## Exercise details:
Find each line with "this" and copy it.

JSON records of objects
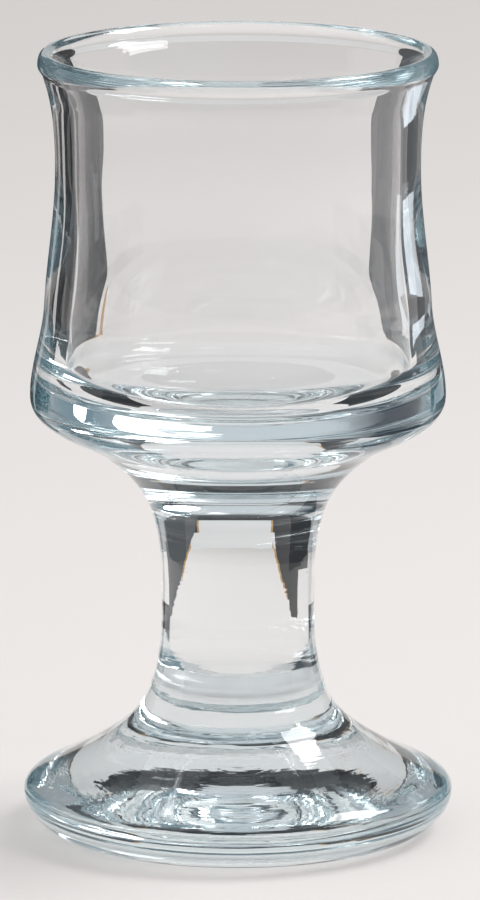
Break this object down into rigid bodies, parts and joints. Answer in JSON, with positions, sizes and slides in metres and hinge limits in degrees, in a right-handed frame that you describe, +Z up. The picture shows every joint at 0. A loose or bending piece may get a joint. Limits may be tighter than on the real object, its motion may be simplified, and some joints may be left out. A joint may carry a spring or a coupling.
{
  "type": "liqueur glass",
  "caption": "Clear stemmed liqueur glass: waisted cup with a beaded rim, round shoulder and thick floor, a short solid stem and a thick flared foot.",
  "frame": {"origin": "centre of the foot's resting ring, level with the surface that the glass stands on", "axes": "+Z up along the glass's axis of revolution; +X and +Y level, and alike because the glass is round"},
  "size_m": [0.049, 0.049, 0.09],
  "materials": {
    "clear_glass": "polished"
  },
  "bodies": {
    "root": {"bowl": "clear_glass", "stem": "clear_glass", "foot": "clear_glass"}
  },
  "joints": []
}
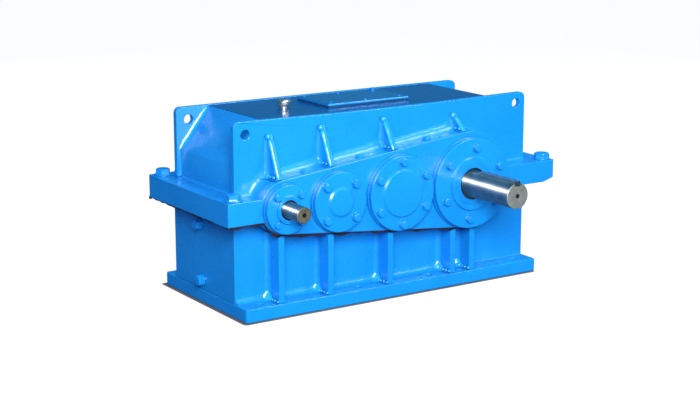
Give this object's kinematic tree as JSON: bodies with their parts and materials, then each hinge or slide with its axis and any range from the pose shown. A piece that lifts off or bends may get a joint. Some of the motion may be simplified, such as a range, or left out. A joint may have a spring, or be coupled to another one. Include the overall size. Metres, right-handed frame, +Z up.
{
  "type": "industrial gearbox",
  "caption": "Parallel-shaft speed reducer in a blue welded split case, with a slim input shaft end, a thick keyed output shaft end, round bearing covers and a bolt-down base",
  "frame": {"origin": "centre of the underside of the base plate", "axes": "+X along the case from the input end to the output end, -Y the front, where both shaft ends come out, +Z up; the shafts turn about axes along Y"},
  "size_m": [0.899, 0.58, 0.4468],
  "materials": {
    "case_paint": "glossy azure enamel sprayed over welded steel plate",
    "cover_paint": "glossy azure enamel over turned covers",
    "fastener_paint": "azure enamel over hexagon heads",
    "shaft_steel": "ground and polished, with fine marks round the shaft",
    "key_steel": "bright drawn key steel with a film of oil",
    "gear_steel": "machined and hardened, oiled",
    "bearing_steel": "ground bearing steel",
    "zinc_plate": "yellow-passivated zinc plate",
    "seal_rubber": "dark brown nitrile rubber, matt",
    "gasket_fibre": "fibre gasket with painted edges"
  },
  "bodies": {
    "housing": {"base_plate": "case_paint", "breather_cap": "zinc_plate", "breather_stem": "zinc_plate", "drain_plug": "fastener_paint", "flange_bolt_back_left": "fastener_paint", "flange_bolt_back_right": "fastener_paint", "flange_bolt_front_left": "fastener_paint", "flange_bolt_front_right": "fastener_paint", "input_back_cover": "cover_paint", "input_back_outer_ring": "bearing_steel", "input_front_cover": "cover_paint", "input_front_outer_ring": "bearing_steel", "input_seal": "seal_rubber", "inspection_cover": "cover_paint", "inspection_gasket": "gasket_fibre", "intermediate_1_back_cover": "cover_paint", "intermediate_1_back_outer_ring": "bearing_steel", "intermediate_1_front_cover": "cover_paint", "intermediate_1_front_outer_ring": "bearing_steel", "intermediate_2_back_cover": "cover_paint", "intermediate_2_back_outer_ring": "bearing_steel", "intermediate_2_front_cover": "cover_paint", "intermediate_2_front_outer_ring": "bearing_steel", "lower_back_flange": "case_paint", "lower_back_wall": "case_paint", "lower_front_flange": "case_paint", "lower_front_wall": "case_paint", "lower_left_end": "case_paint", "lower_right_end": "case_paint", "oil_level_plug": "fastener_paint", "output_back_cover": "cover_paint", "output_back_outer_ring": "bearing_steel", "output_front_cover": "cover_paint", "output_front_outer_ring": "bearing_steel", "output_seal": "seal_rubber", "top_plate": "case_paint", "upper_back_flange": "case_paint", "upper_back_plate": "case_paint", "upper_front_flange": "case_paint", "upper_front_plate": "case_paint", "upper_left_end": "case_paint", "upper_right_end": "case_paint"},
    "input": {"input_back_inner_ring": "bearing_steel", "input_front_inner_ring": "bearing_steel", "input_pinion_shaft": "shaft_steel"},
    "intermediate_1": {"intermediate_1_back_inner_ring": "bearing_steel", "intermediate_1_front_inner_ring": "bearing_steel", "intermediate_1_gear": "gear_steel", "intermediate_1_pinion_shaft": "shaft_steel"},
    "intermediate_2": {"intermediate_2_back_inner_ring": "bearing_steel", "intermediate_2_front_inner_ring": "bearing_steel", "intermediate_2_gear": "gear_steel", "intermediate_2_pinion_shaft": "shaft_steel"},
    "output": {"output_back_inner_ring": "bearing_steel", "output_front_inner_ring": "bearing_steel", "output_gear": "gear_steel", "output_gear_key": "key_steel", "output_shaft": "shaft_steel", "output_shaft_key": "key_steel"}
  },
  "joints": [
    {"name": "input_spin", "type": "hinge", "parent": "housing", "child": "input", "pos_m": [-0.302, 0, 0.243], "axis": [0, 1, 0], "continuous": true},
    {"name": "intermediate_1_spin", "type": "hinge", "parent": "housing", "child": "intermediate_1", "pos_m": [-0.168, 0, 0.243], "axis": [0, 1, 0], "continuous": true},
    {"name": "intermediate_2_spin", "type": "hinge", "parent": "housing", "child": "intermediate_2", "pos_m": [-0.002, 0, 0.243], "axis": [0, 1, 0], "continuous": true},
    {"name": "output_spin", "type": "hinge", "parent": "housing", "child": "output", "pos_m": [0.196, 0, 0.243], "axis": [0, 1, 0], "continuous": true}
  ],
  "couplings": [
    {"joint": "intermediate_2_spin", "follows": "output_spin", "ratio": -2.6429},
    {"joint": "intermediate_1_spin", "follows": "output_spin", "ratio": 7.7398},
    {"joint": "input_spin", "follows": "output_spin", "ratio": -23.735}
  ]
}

## Exercise result:
Break this object down into rigid bodies, parts and joints. Answer in JSON, with positions, sizes and slides in metres and hinge limits in degrees, in a right-handed frame that you describe, +Z up. The picture shows every joint at 0. A loose or bending piece may get a joint. Limits may be tighter than on the real object, its motion may be simplified, and some joints may be left out. A joint may carry a spring or a coupling.
Give this object's kinematic tree as JSON: bodies with their parts and materials, then each hinge or slide with its axis and any range from the pose shown. A piece that lifts off or bends may get a joint. Some of the motion may be simplified, such as a range, or left out. A joint may have a spring, or be coupled to another one. Include the overall size. Metres, right-handed frame, +Z up.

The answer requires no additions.